Pro tip: Put the GI claim (e.g., “GI-Certified Kashmir Pashmina”) on the marketing label/hangtag and keep the fibre line strictly compliant (“Cashmere”).
Ethical red-lines
- Shahtoosh is illegal (Tibetan antelope, CITES Appendix I; Schedule I under India’s Wildlife Protection Act). Zero tolerance: prohibit shahtoosh and shahtoosh blends in all specs/POs; include seizure/liability language.
India’s sourcing strengths
- Unmatched fineness & handle from Changthangi cashmere; world-class average fineness drives drape/thermal comfort at low weight.
- Heritage techniques: GI ecosystem covers Pashmina plus related crafts (e.g., Sozni, Kani), enabling elevated SKUs and storytelling under one supply base.
- Verification infrastructure: PTQCC + GI labelling reduce authenticity disputes and support premium positioning. Recent equipment upgrades strengthen test capacity.
Practical buying guide
- Specs to fix early: target micron/handfeel, weave (plain/twill/diamond), size/weight band, fringe style, dye route (undyed/low-impact), finish, embroidery/Kani complexity, and GI label requirement.
- Documents: PTQCC test report + GI label code list; fibre-content label proofs for destination (EU/US); COO; HS 621420 on commercial docs.
- Claims hygiene: Keep “pashmina” to product names/storytelling; use “cashmere” on the fibre line to comply in EU/US.
Quick FAQs
- Is GI-certified Pashmina different from generic “pashmina”?

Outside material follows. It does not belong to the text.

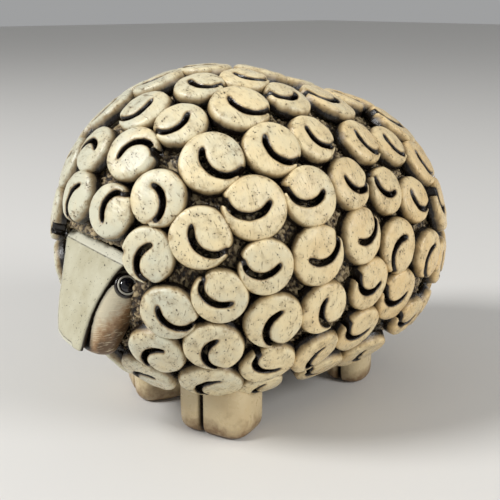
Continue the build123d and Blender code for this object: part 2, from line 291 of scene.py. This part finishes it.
def press_curl(outline, outward, shell, seed):
    """Cut one curl to its smoothed outline, rub its edges, dome its top and set it in place."""
    centre = sum(outline, Vector()) / len(outline)
    reach = max((corner - centre).length for corner in outline)
    turn = outward.to_track_quat("Z", "Y").to_matrix().to_4x4()
    flat = turn.inverted()
    spread = (1 + slot_wear / reach) / rim_share
    points = []
    for corner in outline:
        place = flat @ (corner - centre)
        shake = noise.noise_vector(corner / wobble_length) * curl_wobble
        points.append((place.x * spread + shake.x, place.y * spread + shake.y))
    sides = hull_sides(points)
    for share in edge_tries:
        blank = cut_slab("curl", points, curl_wall, share * curl_edge, -share * slot_wear)
        if is_filled(blank, reach):
            break
        bpy.data.objects.remove(blank)
    soften(blank, curl_skin, curl_rubs)
    mesh = blank.data
    before = len(shell.verts)
    shell.from_mesh(mesh)
    shell.verts.ensure_lookup_table()
    lean = noise.noise_vector(Vector((seed * tilt_step, *tilt_row)))
    tilt = Matrix.Rotation(lean.x * curl_tilt, 4, "X") @ Matrix.Rotation(lean.y * curl_tilt, 4, "Y")
    depth = shell.verts.layers.float["depth"]
    tone = shell.verts.layers.float["tone"]
    # The side term is partly painted light, the warm tint of lamp light on that side; the rest is the glaze's
    # own tone
    warmth = mean_warmth + side_warmth_and_light * centre.dot(sunny_side) + own_warmth * lean.z
    for vertex in shell.verts[before:]:
        x, y, z = vertex.co
        down = curl_wall / 2 - z
        upper = 1 - down / curl_wall
        wide = 1 + tan(curl_flare) * down / reach
        sink = curl_dome * (x * x + y * y) / (reach * reach) * upper
        dent = curl_dents * noise.noise(centre * dent_shift + vertex.co / dent_length) * upper
        rim_gap = min(abs(away - across * x - along * y) for across, along, away in sides)
        inside = ramp(rim_gap, slot_start, slot_start)
        # depth carries the oxide wash and painted shade: darker down the walls towards the ground, and faster
        # in the slots
        vertex[depth] = down / curl_wall * (1 + slot_shade * inside)
        vertex[tone] = warmth
        vertex.co = centre + turn @ (tilt @ Vector((x * wide, y * wide, dent - down - sink)))
    bpy.data.objects.remove(blank)
    bpy.data.meshes.remove(mesh)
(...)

Yes—GI goods must pass PTQCC tests and carry traceable labels; generic “pashmina” often refers to unverified cashmere or blends. - What’s a realistic destination label?
“100% Cashmere” (EU/US fibre law) + hangtag copy: “GI-Certified Kashmir Pashmina.” - Which HS code do we ship under?
HS 621420 for shawls/stoles of wool/fine animal hair (used in practice for pashmina shawls).
Market signals
- Category scale: India exported ≈US$306m of shawls/scarves (HS 6214) in 2023 (scope includes all wool/fine animal hair).
Buyer regions: EU ≈ US$13.5m and USA ≈ US$3.26m imported under HS 621420 from India in 2023—indicative of steady premium demand.